--- What you have to do ---
Copy the lines holding the word "objects", all of them.

[start Data extract]

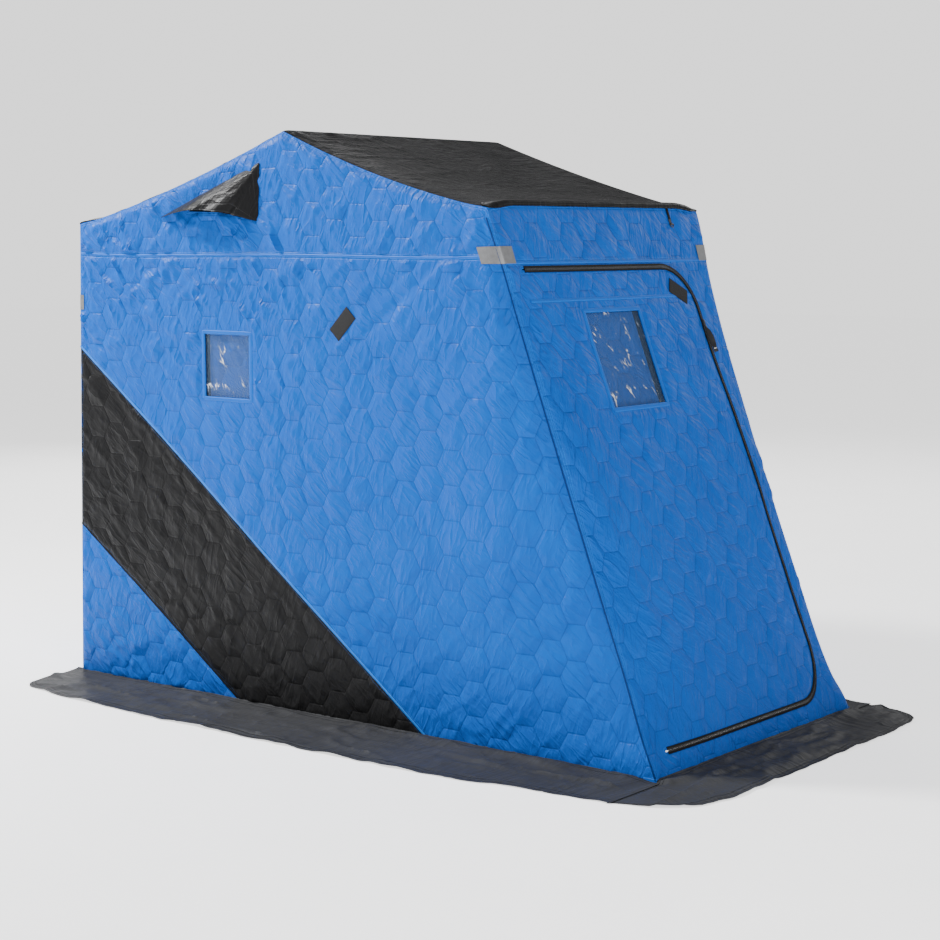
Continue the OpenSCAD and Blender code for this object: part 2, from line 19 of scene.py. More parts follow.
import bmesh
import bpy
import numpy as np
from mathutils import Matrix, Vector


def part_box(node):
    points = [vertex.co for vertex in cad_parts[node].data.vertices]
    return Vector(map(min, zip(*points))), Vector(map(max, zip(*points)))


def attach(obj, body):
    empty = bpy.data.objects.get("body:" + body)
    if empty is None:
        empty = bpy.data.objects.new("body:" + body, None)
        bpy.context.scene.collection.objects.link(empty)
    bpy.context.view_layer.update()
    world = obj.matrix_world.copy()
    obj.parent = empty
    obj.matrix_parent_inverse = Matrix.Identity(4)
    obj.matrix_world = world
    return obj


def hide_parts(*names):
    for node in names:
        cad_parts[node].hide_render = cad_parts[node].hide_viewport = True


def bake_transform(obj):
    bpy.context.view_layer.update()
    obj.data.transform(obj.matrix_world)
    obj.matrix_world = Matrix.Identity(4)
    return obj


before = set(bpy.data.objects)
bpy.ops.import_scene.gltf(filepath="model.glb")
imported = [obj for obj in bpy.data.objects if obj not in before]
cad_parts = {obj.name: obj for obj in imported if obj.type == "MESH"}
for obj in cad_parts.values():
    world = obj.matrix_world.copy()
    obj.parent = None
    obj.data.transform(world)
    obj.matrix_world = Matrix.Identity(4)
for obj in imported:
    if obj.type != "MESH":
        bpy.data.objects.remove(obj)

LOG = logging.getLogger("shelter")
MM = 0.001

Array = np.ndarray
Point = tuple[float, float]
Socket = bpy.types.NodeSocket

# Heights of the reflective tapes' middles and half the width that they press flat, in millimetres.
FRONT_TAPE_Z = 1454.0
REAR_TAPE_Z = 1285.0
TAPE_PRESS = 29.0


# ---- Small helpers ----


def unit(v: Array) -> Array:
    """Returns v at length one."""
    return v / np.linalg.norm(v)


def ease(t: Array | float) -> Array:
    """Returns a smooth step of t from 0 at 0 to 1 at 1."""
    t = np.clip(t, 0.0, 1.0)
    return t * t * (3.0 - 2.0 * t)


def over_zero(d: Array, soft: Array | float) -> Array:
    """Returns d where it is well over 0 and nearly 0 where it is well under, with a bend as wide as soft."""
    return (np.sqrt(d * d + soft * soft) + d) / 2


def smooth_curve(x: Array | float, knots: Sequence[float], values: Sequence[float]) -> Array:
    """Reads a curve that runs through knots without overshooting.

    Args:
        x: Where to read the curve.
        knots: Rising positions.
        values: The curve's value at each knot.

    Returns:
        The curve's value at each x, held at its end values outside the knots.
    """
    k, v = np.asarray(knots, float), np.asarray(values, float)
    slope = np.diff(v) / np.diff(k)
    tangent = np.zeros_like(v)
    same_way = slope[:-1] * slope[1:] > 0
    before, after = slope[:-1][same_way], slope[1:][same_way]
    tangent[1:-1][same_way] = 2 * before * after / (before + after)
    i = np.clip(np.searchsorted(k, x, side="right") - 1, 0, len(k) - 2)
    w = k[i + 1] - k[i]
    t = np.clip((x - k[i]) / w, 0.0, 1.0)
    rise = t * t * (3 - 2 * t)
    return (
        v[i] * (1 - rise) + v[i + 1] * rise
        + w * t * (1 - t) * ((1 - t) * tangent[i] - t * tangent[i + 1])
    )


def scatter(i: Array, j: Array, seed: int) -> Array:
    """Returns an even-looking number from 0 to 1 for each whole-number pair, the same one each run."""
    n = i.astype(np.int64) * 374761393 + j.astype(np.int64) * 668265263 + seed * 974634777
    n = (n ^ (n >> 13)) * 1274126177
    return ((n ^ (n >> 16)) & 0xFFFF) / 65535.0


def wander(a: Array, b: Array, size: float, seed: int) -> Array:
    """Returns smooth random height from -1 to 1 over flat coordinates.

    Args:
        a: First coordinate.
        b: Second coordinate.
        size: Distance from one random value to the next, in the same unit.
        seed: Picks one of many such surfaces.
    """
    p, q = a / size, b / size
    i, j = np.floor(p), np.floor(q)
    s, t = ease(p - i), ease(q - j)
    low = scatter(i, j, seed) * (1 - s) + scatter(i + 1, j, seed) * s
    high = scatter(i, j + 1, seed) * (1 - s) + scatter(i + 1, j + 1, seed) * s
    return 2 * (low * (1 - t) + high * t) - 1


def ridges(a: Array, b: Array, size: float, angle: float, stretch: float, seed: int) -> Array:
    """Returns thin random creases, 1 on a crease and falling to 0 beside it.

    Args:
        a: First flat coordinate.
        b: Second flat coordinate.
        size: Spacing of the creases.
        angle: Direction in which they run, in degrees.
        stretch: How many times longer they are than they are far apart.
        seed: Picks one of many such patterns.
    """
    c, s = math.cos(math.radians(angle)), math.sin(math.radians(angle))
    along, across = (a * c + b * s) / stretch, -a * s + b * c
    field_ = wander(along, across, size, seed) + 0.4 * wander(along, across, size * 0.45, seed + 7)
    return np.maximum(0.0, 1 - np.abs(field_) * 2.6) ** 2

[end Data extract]

--- Full response ---
    empty = bpy.data.objects.get("body:" + body)
        empty = bpy.data.objects.new("body:" + body, None)
        bpy.context.scene.collection.objects.link(empty)
before = set(bpy.data.objects)
imported = [obj for obj in bpy.data.objects if obj not in before]
        bpy.data.objects.remove(obj)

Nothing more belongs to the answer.